● **What the task asks**
Begin at the first line below and copy each line exactly, ending with the line where "red desert sand" appears.

● **Data excerpt**
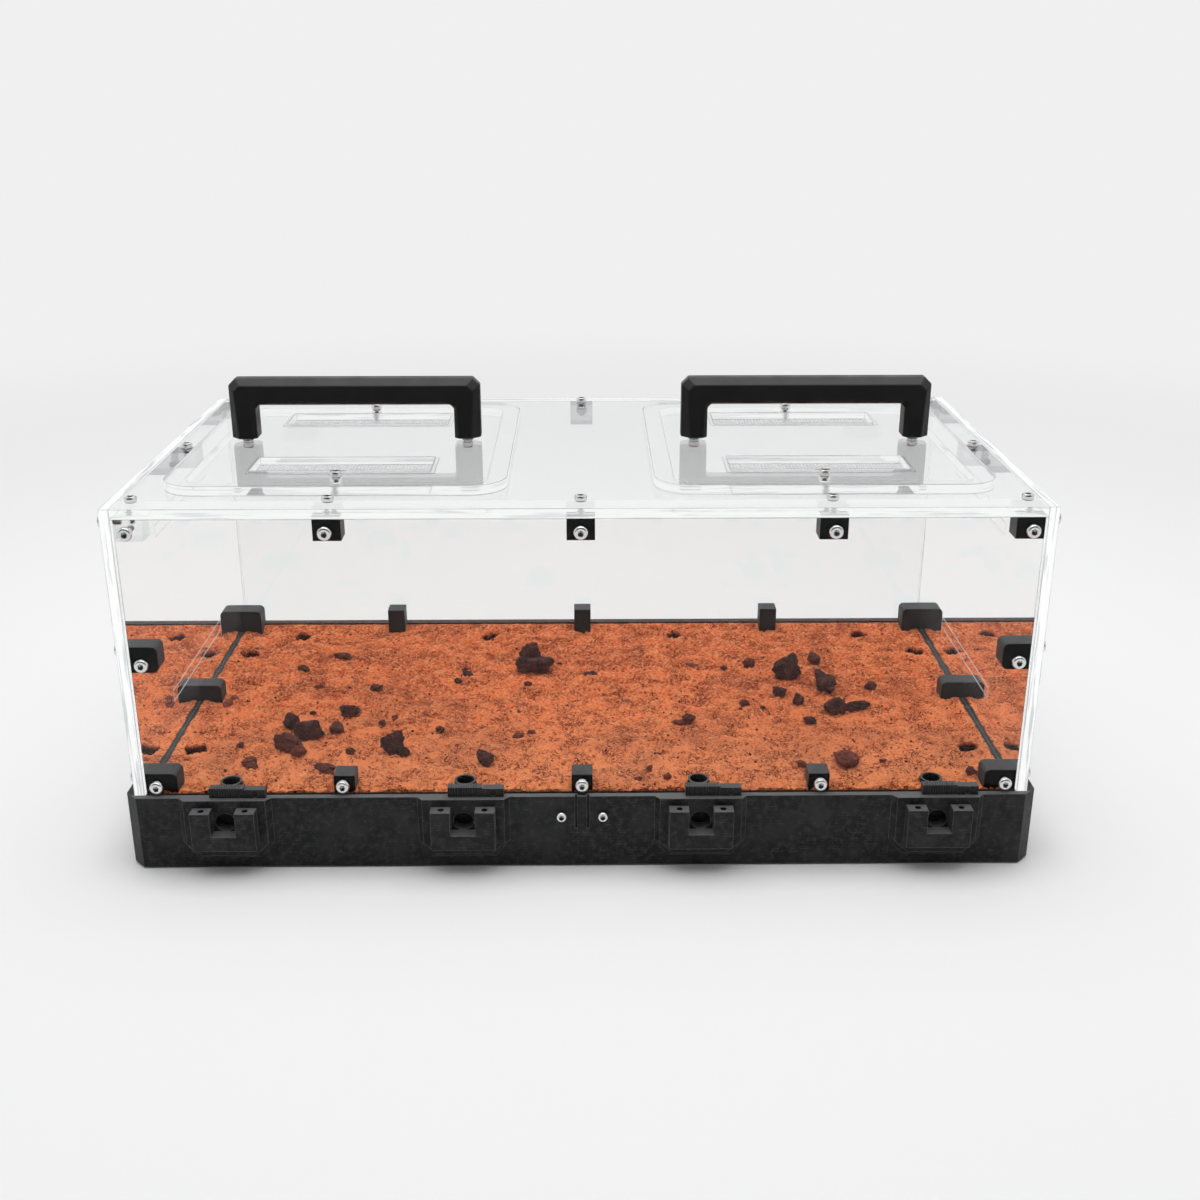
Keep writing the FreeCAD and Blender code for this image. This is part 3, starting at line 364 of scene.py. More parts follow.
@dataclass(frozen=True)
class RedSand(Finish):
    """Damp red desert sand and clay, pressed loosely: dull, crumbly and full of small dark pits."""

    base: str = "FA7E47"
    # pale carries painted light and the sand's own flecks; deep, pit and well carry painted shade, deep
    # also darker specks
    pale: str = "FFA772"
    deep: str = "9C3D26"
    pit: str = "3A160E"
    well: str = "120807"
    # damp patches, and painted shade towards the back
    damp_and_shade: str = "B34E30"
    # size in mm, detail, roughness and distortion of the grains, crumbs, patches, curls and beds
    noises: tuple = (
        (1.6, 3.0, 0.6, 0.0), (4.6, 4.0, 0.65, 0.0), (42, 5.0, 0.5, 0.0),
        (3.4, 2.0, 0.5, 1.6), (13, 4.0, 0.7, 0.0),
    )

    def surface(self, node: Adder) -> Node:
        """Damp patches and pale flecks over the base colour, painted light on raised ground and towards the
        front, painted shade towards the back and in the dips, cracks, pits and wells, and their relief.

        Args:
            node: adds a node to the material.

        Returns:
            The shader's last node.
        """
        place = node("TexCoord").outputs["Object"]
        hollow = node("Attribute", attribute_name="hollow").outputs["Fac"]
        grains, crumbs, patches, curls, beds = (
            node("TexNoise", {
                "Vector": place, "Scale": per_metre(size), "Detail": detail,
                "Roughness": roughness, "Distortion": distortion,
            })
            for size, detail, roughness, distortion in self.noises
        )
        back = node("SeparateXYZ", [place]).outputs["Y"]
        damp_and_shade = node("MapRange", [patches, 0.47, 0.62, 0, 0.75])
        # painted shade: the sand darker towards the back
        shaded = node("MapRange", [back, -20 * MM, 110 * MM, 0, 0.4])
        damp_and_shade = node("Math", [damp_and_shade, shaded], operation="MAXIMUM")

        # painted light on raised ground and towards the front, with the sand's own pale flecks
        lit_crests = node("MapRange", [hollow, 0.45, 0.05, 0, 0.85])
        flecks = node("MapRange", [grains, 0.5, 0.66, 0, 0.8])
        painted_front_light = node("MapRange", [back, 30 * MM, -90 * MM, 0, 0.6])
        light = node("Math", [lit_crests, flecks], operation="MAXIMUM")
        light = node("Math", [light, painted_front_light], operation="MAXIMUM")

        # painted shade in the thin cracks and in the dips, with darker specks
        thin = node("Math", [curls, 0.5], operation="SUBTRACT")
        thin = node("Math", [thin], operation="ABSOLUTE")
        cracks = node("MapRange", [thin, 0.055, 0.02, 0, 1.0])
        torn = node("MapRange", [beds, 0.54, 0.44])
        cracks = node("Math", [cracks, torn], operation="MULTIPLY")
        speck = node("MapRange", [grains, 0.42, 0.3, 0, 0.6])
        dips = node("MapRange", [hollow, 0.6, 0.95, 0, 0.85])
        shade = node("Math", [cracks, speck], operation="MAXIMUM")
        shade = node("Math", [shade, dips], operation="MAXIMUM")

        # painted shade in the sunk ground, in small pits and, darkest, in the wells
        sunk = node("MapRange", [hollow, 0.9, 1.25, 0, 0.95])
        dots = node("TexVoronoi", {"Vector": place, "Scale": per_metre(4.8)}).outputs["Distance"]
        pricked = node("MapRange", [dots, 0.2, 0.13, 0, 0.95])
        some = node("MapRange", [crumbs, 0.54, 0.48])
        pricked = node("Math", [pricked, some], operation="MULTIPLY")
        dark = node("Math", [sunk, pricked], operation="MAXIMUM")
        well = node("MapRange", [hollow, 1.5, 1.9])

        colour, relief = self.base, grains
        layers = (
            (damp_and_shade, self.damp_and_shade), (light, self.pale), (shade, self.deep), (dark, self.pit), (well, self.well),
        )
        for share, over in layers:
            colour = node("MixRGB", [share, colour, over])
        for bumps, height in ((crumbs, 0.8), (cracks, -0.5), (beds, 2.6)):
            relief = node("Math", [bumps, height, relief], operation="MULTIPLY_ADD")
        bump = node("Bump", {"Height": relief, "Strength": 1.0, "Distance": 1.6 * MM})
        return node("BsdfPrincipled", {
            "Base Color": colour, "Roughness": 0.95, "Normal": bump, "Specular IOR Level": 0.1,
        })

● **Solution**
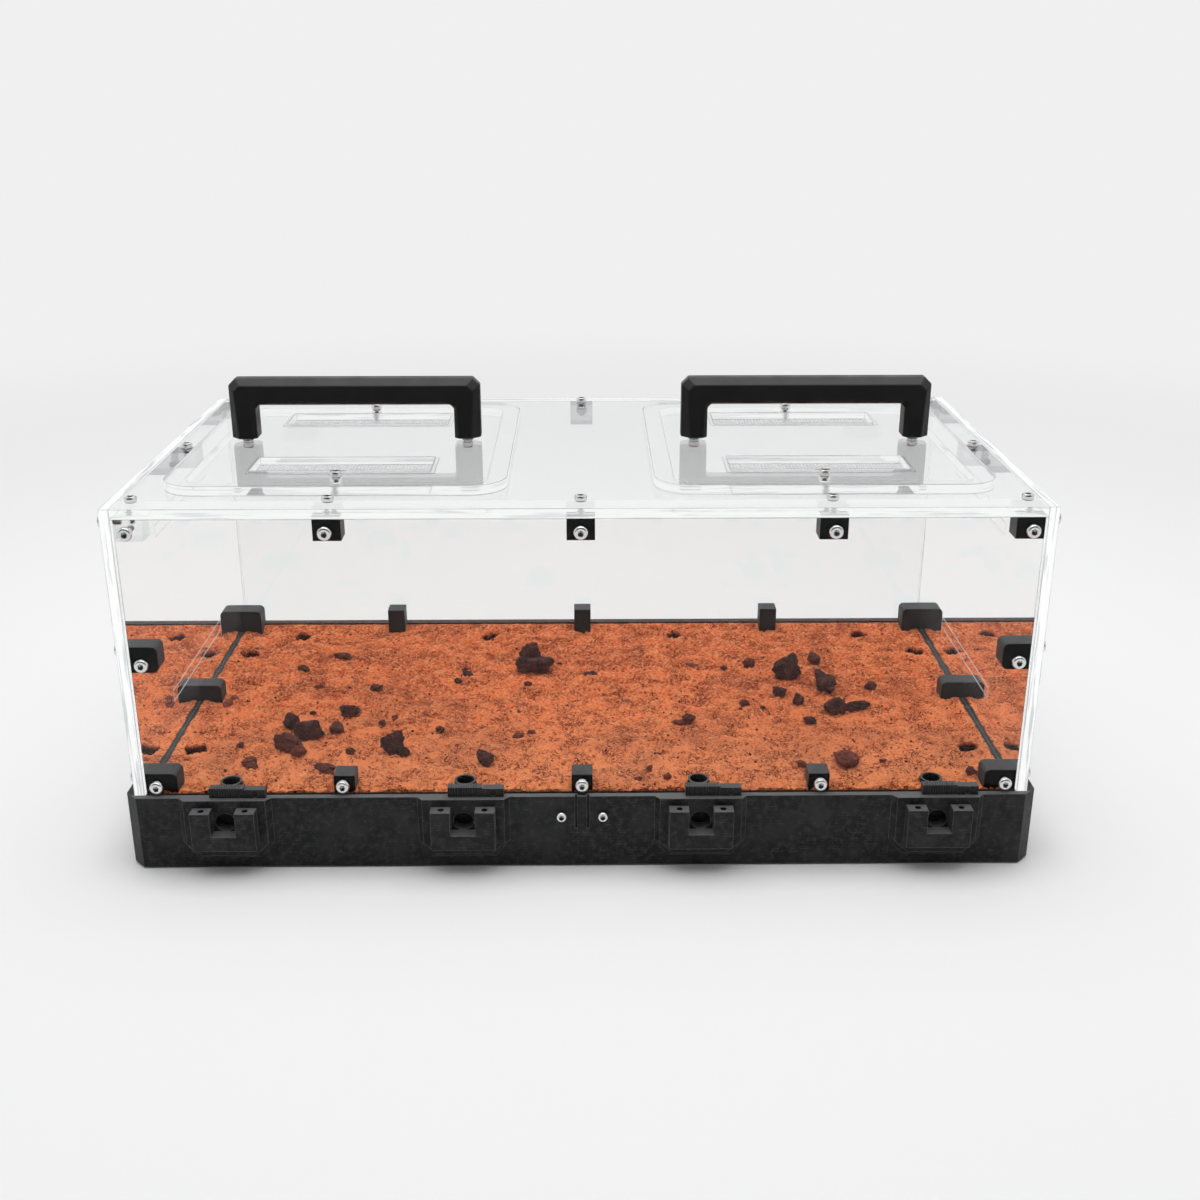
Keep writing the FreeCAD and Blender code for this image. This is part 3, starting at line 364 of scene.py. More parts follow.
@dataclass(frozen=True)
class RedSand(Finish):
    """Damp red desert sand and clay, pressed loosely: dull, crumbly and full of small dark pits."""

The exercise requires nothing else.